[Data listing]
------------------------------
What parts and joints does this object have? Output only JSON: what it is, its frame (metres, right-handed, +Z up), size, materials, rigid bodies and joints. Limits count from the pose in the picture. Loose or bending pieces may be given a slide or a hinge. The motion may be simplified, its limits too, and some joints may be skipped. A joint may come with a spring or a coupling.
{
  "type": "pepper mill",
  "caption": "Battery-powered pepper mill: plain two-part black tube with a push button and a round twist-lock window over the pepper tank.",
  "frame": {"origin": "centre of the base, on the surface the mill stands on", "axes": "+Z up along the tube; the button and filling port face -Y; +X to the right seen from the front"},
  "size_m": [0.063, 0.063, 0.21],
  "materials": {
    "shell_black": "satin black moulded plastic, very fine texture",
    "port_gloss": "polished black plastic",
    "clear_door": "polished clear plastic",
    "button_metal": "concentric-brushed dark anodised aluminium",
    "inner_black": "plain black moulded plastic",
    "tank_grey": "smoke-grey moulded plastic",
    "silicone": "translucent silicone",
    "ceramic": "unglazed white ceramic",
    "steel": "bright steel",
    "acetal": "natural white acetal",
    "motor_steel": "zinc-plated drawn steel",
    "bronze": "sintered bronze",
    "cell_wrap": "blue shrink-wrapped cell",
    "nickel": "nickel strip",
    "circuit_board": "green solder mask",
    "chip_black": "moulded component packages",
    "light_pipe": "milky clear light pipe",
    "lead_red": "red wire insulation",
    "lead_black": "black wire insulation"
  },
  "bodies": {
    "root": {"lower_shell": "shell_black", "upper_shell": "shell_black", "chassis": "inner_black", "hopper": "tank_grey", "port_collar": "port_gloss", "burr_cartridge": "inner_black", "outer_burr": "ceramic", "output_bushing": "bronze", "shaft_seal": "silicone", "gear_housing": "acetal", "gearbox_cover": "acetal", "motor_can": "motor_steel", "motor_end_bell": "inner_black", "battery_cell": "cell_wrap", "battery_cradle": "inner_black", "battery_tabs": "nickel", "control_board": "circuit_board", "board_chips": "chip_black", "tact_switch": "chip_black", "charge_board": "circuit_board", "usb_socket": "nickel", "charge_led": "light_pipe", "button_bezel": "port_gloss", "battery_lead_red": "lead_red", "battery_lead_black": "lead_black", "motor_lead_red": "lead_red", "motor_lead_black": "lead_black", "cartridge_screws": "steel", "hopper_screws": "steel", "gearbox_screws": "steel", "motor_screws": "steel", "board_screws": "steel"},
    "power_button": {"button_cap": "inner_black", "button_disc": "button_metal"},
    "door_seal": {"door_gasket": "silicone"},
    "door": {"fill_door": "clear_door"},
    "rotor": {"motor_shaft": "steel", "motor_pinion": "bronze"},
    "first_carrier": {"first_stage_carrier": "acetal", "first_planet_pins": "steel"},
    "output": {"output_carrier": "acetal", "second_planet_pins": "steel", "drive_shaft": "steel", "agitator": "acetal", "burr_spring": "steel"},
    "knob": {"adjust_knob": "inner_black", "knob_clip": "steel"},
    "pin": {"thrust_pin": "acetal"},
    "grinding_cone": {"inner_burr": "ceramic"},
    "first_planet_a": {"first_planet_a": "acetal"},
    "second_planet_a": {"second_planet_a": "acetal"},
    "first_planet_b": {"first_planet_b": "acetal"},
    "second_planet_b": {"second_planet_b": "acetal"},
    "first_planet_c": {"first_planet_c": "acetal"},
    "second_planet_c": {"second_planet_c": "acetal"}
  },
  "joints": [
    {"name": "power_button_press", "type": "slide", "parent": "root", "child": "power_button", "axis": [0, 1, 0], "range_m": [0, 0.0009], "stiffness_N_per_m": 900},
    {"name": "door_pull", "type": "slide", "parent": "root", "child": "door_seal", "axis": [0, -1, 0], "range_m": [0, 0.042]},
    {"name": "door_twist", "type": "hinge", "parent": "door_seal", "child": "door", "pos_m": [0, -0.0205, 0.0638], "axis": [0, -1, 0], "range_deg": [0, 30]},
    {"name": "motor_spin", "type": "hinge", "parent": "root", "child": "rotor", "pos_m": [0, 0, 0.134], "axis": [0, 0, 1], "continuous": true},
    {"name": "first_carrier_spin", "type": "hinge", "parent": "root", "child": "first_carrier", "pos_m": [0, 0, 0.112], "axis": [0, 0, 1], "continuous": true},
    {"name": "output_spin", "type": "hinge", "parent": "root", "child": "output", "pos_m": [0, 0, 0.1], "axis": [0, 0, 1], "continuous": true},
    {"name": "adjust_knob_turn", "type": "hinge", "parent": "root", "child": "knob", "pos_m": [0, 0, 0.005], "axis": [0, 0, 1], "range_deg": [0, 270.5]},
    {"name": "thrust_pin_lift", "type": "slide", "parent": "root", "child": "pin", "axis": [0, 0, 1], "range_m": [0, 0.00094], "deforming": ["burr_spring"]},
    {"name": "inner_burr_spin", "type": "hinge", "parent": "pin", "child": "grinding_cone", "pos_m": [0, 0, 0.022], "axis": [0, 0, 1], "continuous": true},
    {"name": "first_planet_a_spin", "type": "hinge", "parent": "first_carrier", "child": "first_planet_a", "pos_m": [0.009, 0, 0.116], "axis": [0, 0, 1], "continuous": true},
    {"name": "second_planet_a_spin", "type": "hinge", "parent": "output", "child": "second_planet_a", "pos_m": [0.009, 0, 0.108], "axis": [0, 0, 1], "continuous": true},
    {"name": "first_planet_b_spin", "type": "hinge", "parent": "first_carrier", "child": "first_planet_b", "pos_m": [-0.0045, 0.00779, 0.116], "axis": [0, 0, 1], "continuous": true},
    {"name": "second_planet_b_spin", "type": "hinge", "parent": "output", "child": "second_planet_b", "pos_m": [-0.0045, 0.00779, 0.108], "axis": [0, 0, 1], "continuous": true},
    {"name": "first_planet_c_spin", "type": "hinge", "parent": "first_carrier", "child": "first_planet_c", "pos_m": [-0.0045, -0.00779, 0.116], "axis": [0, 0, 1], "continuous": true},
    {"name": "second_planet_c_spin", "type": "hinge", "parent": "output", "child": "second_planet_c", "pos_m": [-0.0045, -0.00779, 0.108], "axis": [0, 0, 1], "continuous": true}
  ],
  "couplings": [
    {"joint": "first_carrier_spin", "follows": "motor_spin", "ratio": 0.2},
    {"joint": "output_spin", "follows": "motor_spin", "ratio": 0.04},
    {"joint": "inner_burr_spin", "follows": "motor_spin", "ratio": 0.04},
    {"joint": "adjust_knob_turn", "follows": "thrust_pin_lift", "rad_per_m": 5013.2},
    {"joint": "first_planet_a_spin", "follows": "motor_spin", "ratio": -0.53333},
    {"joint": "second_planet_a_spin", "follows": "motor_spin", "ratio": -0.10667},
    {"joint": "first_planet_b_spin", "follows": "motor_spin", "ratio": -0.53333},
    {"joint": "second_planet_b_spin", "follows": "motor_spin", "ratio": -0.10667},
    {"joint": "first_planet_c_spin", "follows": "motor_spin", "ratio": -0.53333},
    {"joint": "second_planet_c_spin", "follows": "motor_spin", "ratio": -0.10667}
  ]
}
------------------------------
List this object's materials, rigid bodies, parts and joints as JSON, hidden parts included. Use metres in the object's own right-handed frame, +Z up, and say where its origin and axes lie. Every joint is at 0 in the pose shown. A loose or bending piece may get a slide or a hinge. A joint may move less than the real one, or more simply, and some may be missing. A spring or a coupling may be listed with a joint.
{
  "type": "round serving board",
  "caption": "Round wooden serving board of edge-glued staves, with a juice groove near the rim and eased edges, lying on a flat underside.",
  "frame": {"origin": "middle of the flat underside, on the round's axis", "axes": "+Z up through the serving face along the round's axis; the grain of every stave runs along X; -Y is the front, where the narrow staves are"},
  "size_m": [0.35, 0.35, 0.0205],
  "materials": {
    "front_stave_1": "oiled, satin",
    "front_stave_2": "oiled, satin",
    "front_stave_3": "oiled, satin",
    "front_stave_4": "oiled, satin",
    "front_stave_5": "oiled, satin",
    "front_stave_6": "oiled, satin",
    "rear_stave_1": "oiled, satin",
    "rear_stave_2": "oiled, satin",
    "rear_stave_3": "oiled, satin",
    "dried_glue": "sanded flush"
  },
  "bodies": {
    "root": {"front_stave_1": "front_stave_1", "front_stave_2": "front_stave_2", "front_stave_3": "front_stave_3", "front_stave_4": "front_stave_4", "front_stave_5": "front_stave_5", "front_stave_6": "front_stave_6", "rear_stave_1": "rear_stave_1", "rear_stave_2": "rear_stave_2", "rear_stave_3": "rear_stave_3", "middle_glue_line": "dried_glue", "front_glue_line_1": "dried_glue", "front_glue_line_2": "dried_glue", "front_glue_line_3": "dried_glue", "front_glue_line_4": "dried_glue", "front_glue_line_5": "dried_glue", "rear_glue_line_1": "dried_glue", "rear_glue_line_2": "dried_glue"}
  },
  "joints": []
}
------------------------------
Select every line of the records holding the string "from".

■ Exercise response ■
What parts and joints does this object have? Output only JSON: what it is, its frame (metres, right-handed, +Z up), size, materials, rigid bodies and joints. Limits count from the pose in the picture. Loose or bending pieces may be given a slide or a hinge. The motion may be simplified, its limits too, and some joints may be skipped. A joint may come with a spring or a coupling.
  "frame": {"origin": "centre of the base, on the surface the mill stands on", "axes": "+Z up along the tube; the button and filling port face -Y; +X to the right seen from the front"},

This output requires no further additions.